I've done a lot of development and added a number of new features to this SPItoFTDI communication protocol, but I've been keeping track of stuff manually. And now I have custom boards and various hardware test setups (i.e. one UMFT4222EV sending SPI data to another, an streaming version of the ADuCM350 sending continuous buffers to the UMFT4222EV, etc. etc.). It's all getting to be quite unwieldy ...
Thanks for any pointers or suggestions.
The IELFTool is a modified version of the tool in the IAR installation directory.
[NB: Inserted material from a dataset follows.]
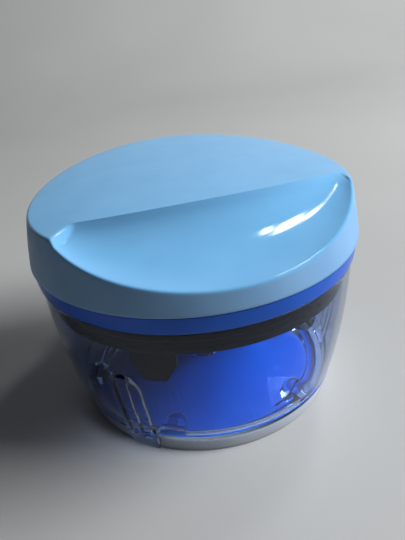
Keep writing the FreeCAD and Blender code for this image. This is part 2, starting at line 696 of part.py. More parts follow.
def cord_knot():
    """Knot that holds the cord's end in the handle."""
    return Part.makeSphere(1.8, V(0, KNOT_Y, CORD_Z)).cut(cord_outer_run())


def handle_cap():
    """Small plug over the knot."""
    return rod(V(0, CAP_Y + 0.02, CORD_Z), V(0, HANDLE_R1 - 0.3, CORD_Z), CAP_R - 0.05)


# --- export -------------------------------------------------------------------------------------
def main():
    os.makedirs("parts", exist_ok=True)
    makers = [non_slip_base, base_disc, bowl, bowl_pivot_pin, blade_column, lid_top_cover,
              lid_lower_housing, lid_seal, lid_screws, drive_hub, hub_circlip, hub_washer,
              clutch_ratchet, clutch_pawls, pawl_pins, cord_reel, reel_axle, cord_on_reel,
              cord_inner_run, cord_eyelet, cord_outer_run, recoil_spring, spring_cup, spring_cover,
              mechanism_screws, pull_handle, cord_knot, handle_cap]
    for maker in makers:
        save(maker.__name__, maker())
    for name, (z, az) in BLADES.items():
        save(name, blade(z, az))


main()
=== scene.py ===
import json
import math

import bmesh
import bpy
from mathutils import Matrix, Quaternion, Vector


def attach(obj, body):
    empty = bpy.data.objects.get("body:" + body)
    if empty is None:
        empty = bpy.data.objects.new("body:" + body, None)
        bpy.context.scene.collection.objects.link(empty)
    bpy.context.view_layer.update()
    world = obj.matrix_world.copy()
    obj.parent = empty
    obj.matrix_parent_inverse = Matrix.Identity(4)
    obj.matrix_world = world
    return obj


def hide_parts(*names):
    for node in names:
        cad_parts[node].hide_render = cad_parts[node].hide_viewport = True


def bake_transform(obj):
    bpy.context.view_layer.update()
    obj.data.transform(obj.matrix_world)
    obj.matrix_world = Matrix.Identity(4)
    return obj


# Looks of a hand-pulled food chopper: light blue lid with a palm scoop, royal blue ring, smoky
# clear bowl on a pale grey base. Shapes are in millimetres here and are turned into metres when a
# mesh is made; lights, camera and floor are in metres. Azimuths are in degrees from the front (-Y)
# towards +X. Outlines are lists of (radius, height).

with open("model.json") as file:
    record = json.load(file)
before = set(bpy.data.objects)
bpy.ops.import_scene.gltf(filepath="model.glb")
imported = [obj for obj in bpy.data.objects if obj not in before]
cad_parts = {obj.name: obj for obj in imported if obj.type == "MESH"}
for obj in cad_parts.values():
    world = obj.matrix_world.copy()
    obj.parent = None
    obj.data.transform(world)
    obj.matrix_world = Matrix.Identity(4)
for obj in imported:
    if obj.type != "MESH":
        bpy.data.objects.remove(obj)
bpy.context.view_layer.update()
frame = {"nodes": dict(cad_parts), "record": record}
MM = 0.001
WELD = 2e-6                  # corners closer together than this become one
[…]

It has been modified for the specific CRC and parity information of the ADUCM350. It is therefore different to the version in the IAR installation directory.
Personally, to ease deployment, I would create a tools directory in my repository, and revision control the EXE (and ignore the source of it).
Note as well, for someone to make use of the sources the specific version tools needed (the compilers for IAR, and Visual Studio etc) will need to be archived and instructions provided for whoever will consume the source. You could bundle the tool with that approach.
However, given that the project you create is dependent on where this tool will be installed (and it is small), I would probably take the first approach. Purists may disagree.
Regarding your structure of repositories, I am not sure if I got your specific question but I would comment as follows.
The two projects (IAR and Visual Studio) are bound together and could reside in a single .git repository. Using GIT branching, or using build configurations within the IDE could allow you to manage the different boards. It would depend on your implementation and needs as to what would work best for you.